Similarly, should I stick the character's hand in the fire, I expect
him to do it. Having him do otherwise suddenly turns the character
from a willing prerepsentative into a balky dhild who must be
appeased.
>> I don't want a Doom-esque twitch game, and I don't want a masked fancy
>> dress ball. I do want an intellectual puzzle which I can delight in
>> exploring and manipulating. I'm looking for a more visceral and
>> mental game than one where emotive content is of primary importance.
>Hmmmmm... this is what's lacking in most games I play. Lots of
>conversation, lots of politics, very little real intellectual
>stimulation. I like puzzles. They appeal to my solitary nature and
>hackish tendencies. But they're difficult to come across.
You would have loved the stuff I did for ShadowHouse:
The Blue Grass Path was a transdimensional path. Very simple
really. Pretty well in any room in the entire game which contained
the word "blue" in the description, or for which some form of
"blueness" was implicit, a player could enter "BLUE" as a command and
be automagically transported to the Blue Grass Path.
The BGP itself was simplistic in representation: a path floored with
faintly glowing blue grass, soft to the touch but
unbreakable/untearable, surrounded with faintly blue fog, with the
path extending out of sight ahead of and behind you. The "BLUE"
command took you on and off the path. Once on the path the only
movement commands available were "FORWARD" and "BACK". No other
directions were possible.
The other side feature was that the BGP was geometrically
inconsistant.
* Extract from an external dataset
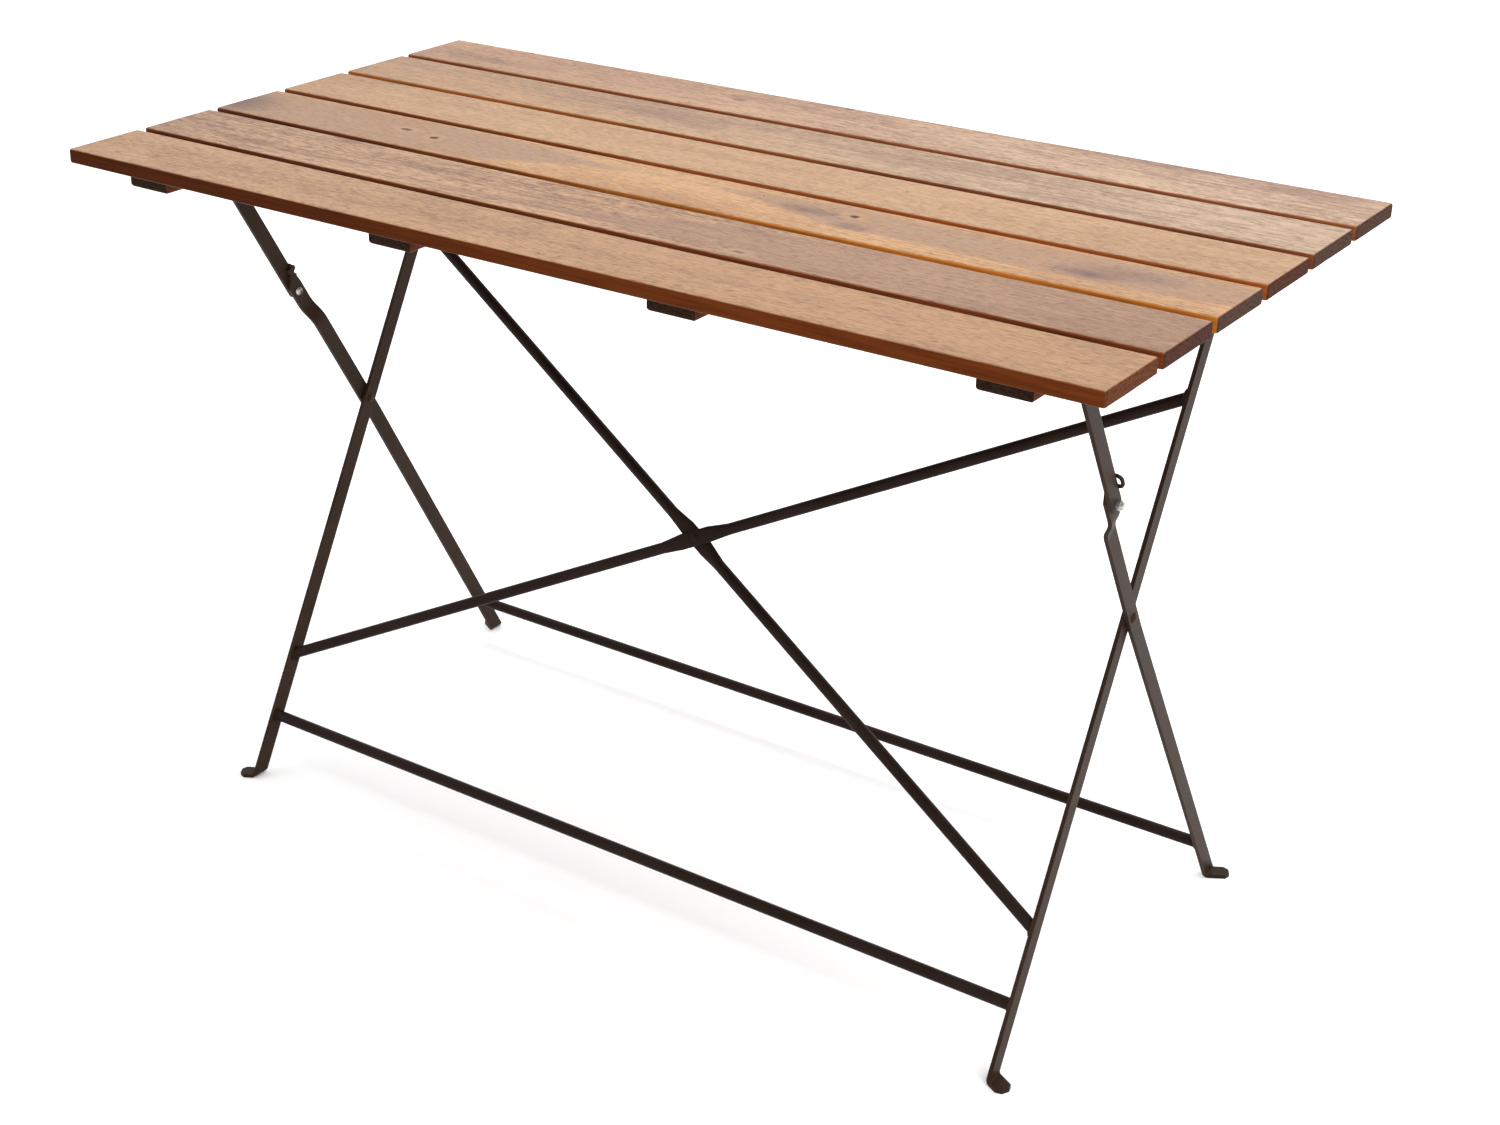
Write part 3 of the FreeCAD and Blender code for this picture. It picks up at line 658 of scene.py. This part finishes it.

Getting on the BGP at say the Armoury and then
immediately leaving it again would most likely land you somewhere else
entirely (if in the same place every time). Additionally the BGP
itself was non-linear and was directionally sensitive. Thus while
getting on the BG at the Armoury and then getting off immediately
would land you (say) at the Pigs Tough, getting on the BGP at the
Armoury and going FORWARD and then BACK and then off would quite
likely land you somewhere other than the Pigs Trough.
ie the BGP was essentially a directionally sensitive maze where the
entrances and exits from any given node commonly pointed to different
locations.
The result, and the intention, was that the BGP was incredibly
annoying and tedious to map, but had the ability to both transport you
vast distances across the land almost immediately, as well as to
transport you to otherwise impossible or very difficult-to-reach
locations with minimal effort. Thusly it was the most disliked,
complained, lauded and generally discussed feature of the game, while
simultaneously claming the majority ot the player's attention whilst
playing. It was sort of an "I hate this bloody thing!", mixed with,
"Mein Gotte! Look what it can do!".
Fortress Fract involved retrieving the ever lost and ever wandering
Princess Julia and returning here to her to King Mandel. Simple on
the face of it, but getting to Fortress Fract involved either solving
a large portion of the Blue Grass Path, or re-constructing the Human
Powered Catapult with the appropriate human skins (what it was tied
together with) and climbing aboard to be shot towards the castle
(weight dependant -- how much you carried determined where you landed,
and whether you lived or died upon landing).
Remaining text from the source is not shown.